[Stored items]

* Begin *

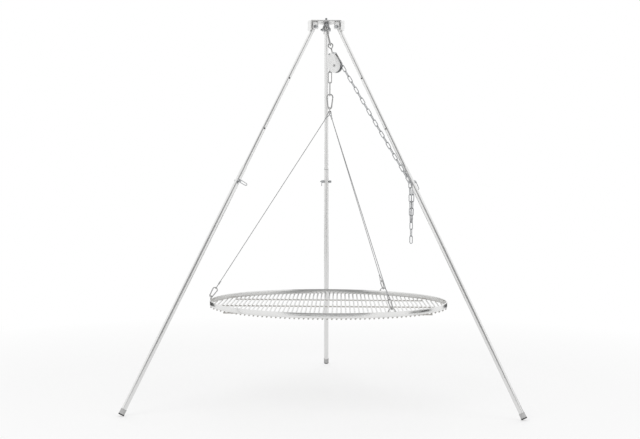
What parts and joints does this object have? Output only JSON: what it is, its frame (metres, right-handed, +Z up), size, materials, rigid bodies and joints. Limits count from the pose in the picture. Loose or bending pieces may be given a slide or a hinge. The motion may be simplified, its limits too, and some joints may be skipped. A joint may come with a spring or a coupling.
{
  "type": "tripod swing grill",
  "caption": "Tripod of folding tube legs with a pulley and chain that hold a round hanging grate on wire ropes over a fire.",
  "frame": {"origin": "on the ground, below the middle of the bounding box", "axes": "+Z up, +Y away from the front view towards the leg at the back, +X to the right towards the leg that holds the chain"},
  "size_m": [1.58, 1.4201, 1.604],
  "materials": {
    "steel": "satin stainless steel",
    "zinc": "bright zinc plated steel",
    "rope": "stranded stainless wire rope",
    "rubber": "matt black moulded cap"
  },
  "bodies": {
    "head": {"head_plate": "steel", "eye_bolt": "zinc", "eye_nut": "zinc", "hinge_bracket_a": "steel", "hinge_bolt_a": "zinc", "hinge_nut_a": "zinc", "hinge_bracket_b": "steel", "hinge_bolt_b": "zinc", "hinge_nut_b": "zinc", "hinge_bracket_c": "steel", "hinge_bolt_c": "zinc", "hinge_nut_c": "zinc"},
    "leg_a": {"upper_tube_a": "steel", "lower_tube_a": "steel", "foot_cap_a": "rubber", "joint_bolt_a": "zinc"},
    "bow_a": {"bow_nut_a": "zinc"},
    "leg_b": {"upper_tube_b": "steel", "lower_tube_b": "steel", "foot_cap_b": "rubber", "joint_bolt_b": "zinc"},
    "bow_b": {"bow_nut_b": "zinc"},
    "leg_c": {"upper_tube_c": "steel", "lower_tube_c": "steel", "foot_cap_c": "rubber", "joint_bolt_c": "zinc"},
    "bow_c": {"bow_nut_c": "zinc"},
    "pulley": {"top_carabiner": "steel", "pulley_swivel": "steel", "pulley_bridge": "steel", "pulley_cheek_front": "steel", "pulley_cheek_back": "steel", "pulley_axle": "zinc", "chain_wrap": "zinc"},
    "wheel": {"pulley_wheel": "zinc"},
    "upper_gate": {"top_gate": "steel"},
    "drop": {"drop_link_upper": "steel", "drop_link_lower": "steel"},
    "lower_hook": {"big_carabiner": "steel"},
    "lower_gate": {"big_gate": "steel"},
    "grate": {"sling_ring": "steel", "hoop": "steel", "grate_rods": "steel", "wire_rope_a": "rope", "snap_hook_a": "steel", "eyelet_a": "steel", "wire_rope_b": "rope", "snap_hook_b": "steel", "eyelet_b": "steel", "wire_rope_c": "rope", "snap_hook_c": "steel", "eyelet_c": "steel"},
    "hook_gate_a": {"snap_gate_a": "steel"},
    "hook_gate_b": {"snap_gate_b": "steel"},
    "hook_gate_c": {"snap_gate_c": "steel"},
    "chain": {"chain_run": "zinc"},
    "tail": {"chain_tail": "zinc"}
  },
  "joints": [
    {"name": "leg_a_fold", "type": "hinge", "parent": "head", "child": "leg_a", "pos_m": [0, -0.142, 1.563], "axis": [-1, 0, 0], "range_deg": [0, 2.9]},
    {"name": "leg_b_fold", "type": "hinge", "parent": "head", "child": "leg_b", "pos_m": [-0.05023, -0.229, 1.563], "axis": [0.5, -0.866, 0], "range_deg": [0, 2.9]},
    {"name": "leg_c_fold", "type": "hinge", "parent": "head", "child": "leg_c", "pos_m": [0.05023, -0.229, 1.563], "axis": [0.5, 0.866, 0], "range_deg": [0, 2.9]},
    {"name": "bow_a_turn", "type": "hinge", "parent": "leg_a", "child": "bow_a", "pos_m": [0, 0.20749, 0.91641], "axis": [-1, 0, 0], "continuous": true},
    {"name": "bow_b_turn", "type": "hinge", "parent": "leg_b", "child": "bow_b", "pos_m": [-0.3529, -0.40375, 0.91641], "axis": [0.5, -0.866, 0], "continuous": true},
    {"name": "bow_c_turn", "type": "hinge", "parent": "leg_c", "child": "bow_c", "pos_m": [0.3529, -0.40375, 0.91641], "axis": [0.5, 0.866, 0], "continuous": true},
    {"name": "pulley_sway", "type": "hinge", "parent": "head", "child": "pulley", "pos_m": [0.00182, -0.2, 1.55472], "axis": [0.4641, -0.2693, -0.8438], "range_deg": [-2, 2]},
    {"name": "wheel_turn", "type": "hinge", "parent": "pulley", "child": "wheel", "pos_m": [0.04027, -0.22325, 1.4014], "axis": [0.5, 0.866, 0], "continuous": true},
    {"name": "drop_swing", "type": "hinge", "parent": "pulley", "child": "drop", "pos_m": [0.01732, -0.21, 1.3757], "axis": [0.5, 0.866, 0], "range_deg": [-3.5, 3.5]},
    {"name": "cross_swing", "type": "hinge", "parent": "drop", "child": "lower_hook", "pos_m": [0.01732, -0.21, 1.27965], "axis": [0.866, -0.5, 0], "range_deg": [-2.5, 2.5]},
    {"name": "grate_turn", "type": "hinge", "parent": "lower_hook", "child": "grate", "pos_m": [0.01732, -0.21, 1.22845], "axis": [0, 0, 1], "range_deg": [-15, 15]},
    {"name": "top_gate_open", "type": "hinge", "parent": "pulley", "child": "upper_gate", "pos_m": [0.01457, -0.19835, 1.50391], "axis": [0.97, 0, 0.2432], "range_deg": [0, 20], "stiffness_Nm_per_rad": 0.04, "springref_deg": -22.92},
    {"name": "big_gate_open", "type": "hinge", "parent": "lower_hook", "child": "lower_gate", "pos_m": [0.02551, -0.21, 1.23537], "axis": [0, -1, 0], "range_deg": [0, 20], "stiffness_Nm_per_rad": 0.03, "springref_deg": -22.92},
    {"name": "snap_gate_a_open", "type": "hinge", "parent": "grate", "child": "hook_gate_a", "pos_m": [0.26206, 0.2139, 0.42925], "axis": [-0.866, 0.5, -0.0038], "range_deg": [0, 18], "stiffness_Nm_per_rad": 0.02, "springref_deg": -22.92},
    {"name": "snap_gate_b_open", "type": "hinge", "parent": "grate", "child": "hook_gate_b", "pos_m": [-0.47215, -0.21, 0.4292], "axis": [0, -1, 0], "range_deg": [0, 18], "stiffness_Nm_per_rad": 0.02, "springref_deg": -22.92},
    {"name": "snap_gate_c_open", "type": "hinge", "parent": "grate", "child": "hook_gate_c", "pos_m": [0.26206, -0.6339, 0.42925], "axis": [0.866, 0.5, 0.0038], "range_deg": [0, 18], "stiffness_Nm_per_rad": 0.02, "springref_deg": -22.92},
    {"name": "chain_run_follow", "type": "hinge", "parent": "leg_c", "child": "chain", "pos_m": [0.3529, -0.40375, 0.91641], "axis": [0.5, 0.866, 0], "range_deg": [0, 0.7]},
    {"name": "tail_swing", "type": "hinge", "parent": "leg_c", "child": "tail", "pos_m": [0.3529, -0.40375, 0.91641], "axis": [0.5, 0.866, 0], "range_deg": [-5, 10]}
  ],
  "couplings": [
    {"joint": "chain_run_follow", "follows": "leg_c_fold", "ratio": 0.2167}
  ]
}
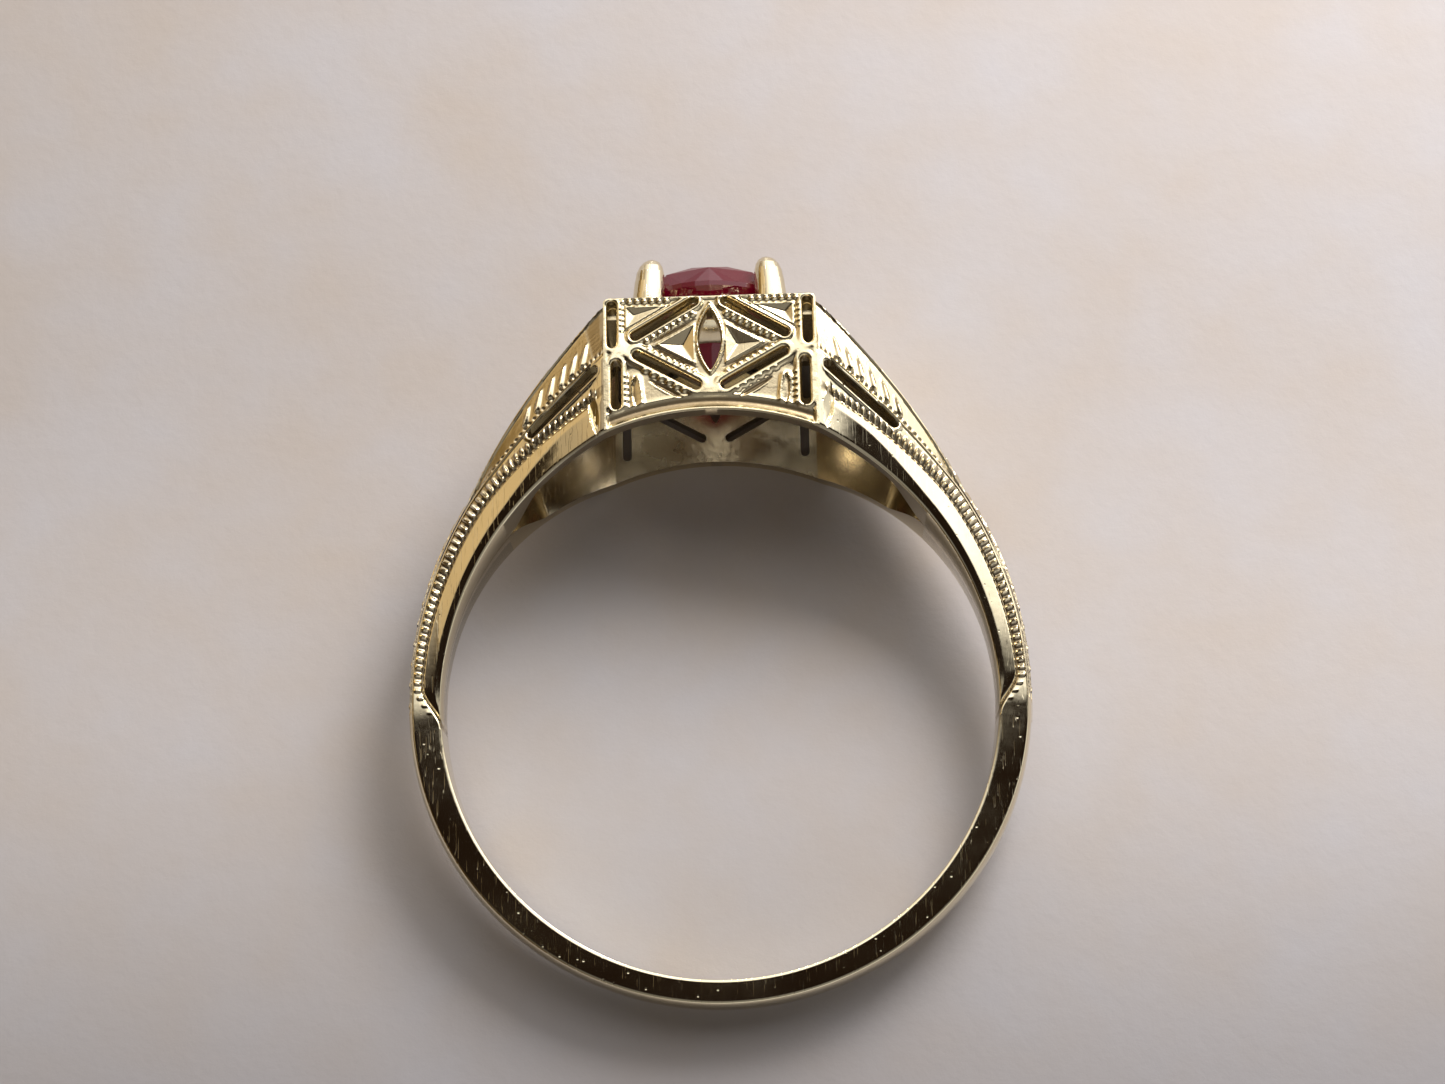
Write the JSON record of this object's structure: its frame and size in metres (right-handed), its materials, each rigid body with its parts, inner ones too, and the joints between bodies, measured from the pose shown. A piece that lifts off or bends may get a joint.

* End *

_EXERCISE AIM_
Provide all the records again, word for word.

_WRITTEN REPLY_
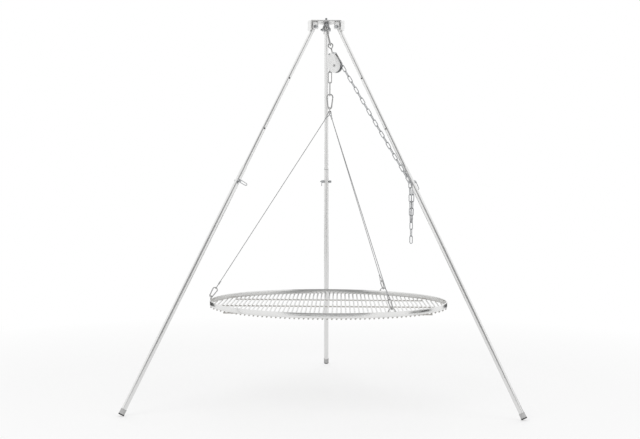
What parts and joints does this object have? Output only JSON: what it is, its frame (metres, right-handed, +Z up), size, materials, rigid bodies and joints. Limits count from the pose in the picture. Loose or bending pieces may be given a slide or a hinge. The motion may be simplified, its limits too, and some joints may be skipped. A joint may come with a spring or a coupling.
{
  "type": "tripod swing grill",
  "caption": "Tripod of folding tube legs with a pulley and chain that hold a round hanging grate on wire ropes over a fire.",
  "frame": {"origin": "on the ground, below the middle of the bounding box", "axes": "+Z up, +Y away from the front view towards the leg at the back, +X to the right towards the leg that holds the chain"},
  "size_m": [1.58, 1.4201, 1.604],
  "materials": {
    "steel": "satin stainless steel",
    "zinc": "bright zinc plated steel",
    "rope": "stranded stainless wire rope",
    "rubber": "matt black moulded cap"
  },
  "bodies": {
    "head": {"head_plate": "steel", "eye_bolt": "zinc", "eye_nut": "zinc", "hinge_bracket_a": "steel", "hinge_bolt_a": "zinc", "hinge_nut_a": "zinc", "hinge_bracket_b": "steel", "hinge_bolt_b": "zinc", "hinge_nut_b": "zinc", "hinge_bracket_c": "steel", "hinge_bolt_c": "zinc", "hinge_nut_c": "zinc"},
    "leg_a": {"upper_tube_a": "steel", "lower_tube_a": "steel", "foot_cap_a": "rubber", "joint_bolt_a": "zinc"},
    "bow_a": {"bow_nut_a": "zinc"},
    "leg_b": {"upper_tube_b": "steel", "lower_tube_b": "steel", "foot_cap_b": "rubber", "joint_bolt_b": "zinc"},
    "bow_b": {"bow_nut_b": "zinc"},
    "leg_c": {"upper_tube_c": "steel", "lower_tube_c": "steel", "foot_cap_c": "rubber", "joint_bolt_c": "zinc"},
    "bow_c": {"bow_nut_c": "zinc"},
    "pulley": {"top_carabiner": "steel", "pulley_swivel": "steel", "pulley_bridge": "steel", "pulley_cheek_front": "steel", "pulley_cheek_back": "steel", "pulley_axle": "zinc", "chain_wrap": "zinc"},
    "wheel": {"pulley_wheel": "zinc"},
    "upper_gate": {"top_gate": "steel"},
    "drop": {"drop_link_upper": "steel", "drop_link_lower": "steel"},
    "lower_hook": {"big_carabiner": "steel"},
    "lower_gate": {"big_gate": "steel"},
    "grate": {"sling_ring": "steel", "hoop": "steel", "grate_rods": "steel", "wire_rope_a": "rope", "snap_hook_a": "steel", "eyelet_a": "steel", "wire_rope_b": "rope", "snap_hook_b": "steel", "eyelet_b": "steel", "wire_rope_c": "rope", "snap_hook_c": "steel", "eyelet_c": "steel"},
    "hook_gate_a": {"snap_gate_a": "steel"},
    "hook_gate_b": {"snap_gate_b": "steel"},
    "hook_gate_c": {"snap_gate_c": "steel"},
    "chain": {"chain_run": "zinc"},
    "tail": {"chain_tail": "zinc"}
  },
  "joints": [
    {"name": "leg_a_fold", "type": "hinge", "parent": "head", "child": "leg_a", "pos_m": [0, -0.142, 1.563], "axis": [-1, 0, 0], "range_deg": [0, 2.9]},
    {"name": "leg_b_fold", "type": "hinge", "parent": "head", "child": "leg_b", "pos_m": [-0.05023, -0.229, 1.563], "axis": [0.5, -0.866, 0], "range_deg": [0, 2.9]},
    {"name": "leg_c_fold", "type": "hinge", "parent": "head", "child": "leg_c", "pos_m": [0.05023, -0.229, 1.563], "axis": [0.5, 0.866, 0], "range_deg": [0, 2.9]},
    {"name": "bow_a_turn", "type": "hinge", "parent": "leg_a", "child": "bow_a", "pos_m": [0, 0.20749, 0.91641], "axis": [-1, 0, 0], "continuous": true},
    {"name": "bow_b_turn", "type": "hinge", "parent": "leg_b", "child": "bow_b", "pos_m": [-0.3529, -0.40375, 0.91641], "axis": [0.5, -0.866, 0], "continuous": true},
    {"name": "bow_c_turn", "type": "hinge", "parent": "leg_c", "child": "bow_c", "pos_m": [0.3529, -0.40375, 0.91641], "axis": [0.5, 0.866, 0], "continuous": true},
    {"name": "pulley_sway", "type": "hinge", "parent": "head", "child": "pulley", "pos_m": [0.00182, -0.2, 1.55472], "axis": [0.4641, -0.2693, -0.8438], "range_deg": [-2, 2]},
    {"name": "wheel_turn", "type": "hinge", "parent": "pulley", "child": "wheel", "pos_m": [0.04027, -0.22325, 1.4014], "axis": [0.5, 0.866, 0], "continuous": true},
    {"name": "drop_swing", "type": "hinge", "parent": "pulley", "child": "drop", "pos_m": [0.01732, -0.21, 1.3757], "axis": [0.5, 0.866, 0], "range_deg": [-3.5, 3.5]},
    {"name": "cross_swing", "type": "hinge", "parent": "drop", "child": "lower_hook", "pos_m": [0.01732, -0.21, 1.27965], "axis": [0.866, -0.5, 0], "range_deg": [-2.5, 2.5]},
    {"name": "grate_turn", "type": "hinge", "parent": "lower_hook", "child": "grate", "pos_m": [0.01732, -0.21, 1.22845], "axis": [0, 0, 1], "range_deg": [-15, 15]},
    {"name": "top_gate_open", "type": "hinge", "parent": "pulley", "child": "upper_gate", "pos_m": [0.01457, -0.19835, 1.50391], "axis": [0.97, 0, 0.2432], "range_deg": [0, 20], "stiffness_Nm_per_rad": 0.04, "springref_deg": -22.92},
    {"name": "big_gate_open", "type": "hinge", "parent": "lower_hook", "child": "lower_gate", "pos_m": [0.02551, -0.21, 1.23537], "axis": [0, -1, 0], "range_deg": [0, 20], "stiffness_Nm_per_rad": 0.03, "springref_deg": -22.92},
    {"name": "snap_gate_a_open", "type": "hinge", "parent": "grate", "child": "hook_gate_a", "pos_m": [0.26206, 0.2139, 0.42925], "axis": [-0.866, 0.5, -0.0038], "range_deg": [0, 18], "stiffness_Nm_per_rad": 0.02, "springref_deg": -22.92},
    {"name": "snap_gate_b_open", "type": "hinge", "parent": "grate", "child": "hook_gate_b", "pos_m": [-0.47215, -0.21, 0.4292], "axis": [0, -1, 0], "range_deg": [0, 18], "stiffness_Nm_per_rad": 0.02, "springref_deg": -22.92},
    {"name": "snap_gate_c_open", "type": "hinge", "parent": "grate", "child": "hook_gate_c", "pos_m": [0.26206, -0.6339, 0.42925], "axis": [0.866, 0.5, 0.0038], "range_deg": [0, 18], "stiffness_Nm_per_rad": 0.02, "springref_deg": -22.92},
    {"name": "chain_run_follow", "type": "hinge", "parent": "leg_c", "child": "chain", "pos_m": [0.3529, -0.40375, 0.91641], "axis": [0.5, 0.866, 0], "range_deg": [0, 0.7]},
    {"name": "tail_swing", "type": "hinge", "parent": "leg_c", "child": "tail", "pos_m": [0.3529, -0.40375, 0.91641], "axis": [0.5, 0.866, 0], "range_deg": [-5, 10]}
  ],
  "couplings": [
    {"joint": "chain_run_follow", "follows": "leg_c_fold", "ratio": 0.2167}
  ]
}
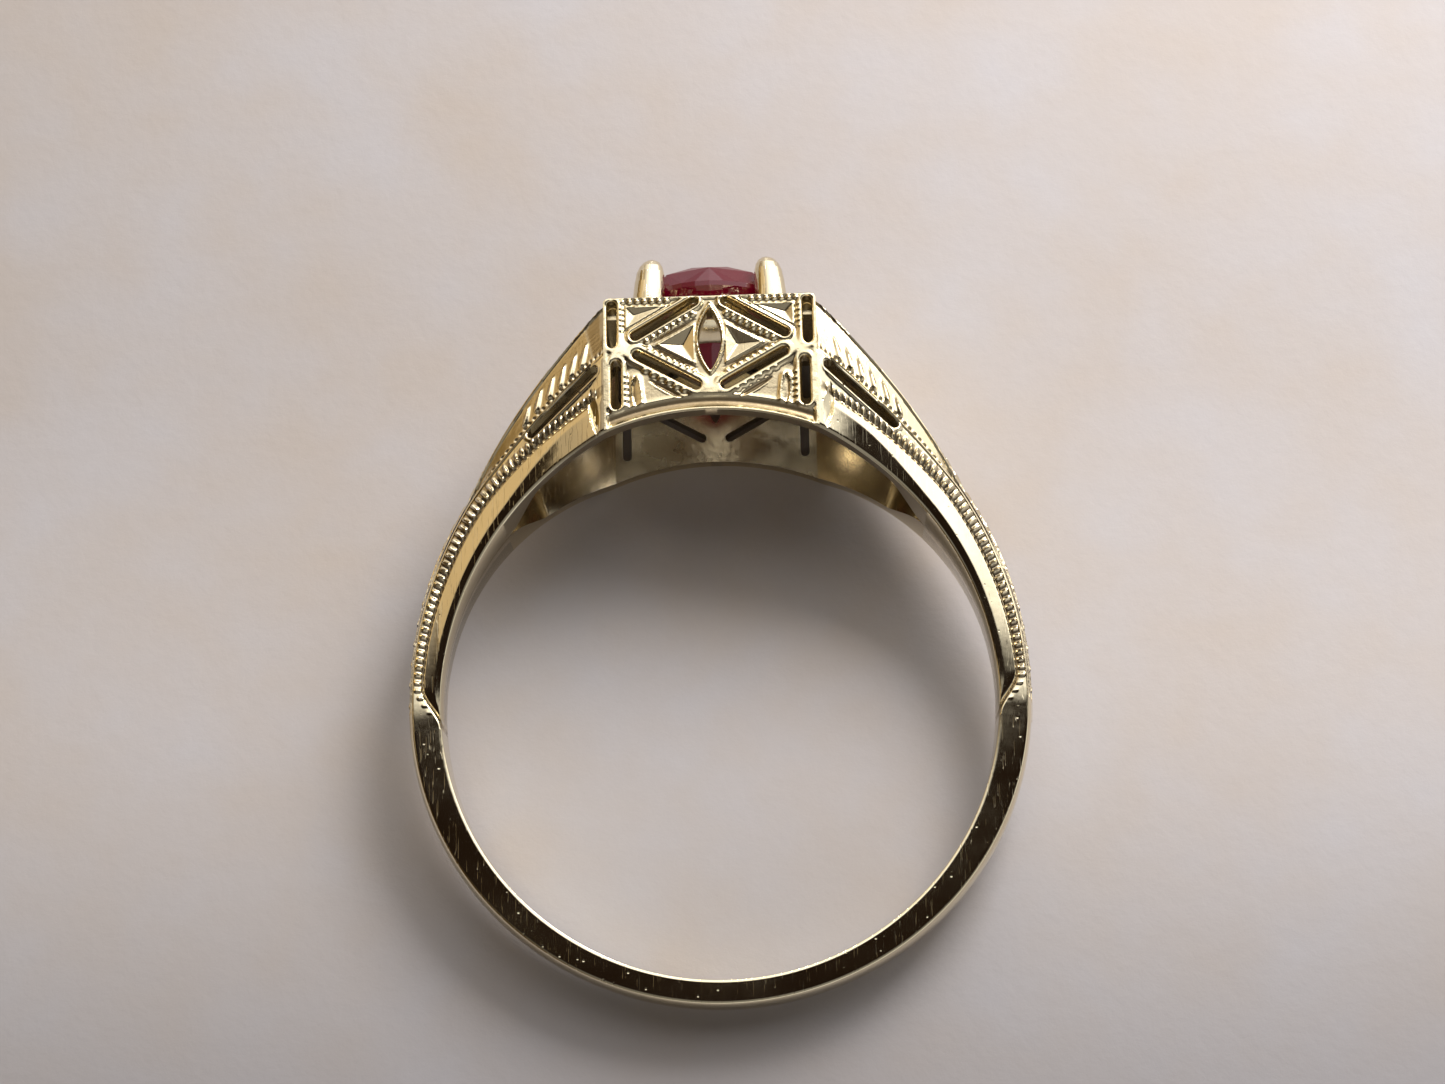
Write the JSON record of this object's structure: its frame and size in metres (right-handed), its materials, each rigid body with its parts, inner ones too, and the joints between bodies, measured from the pose shown. A piece that lifts off or bends may get a joint.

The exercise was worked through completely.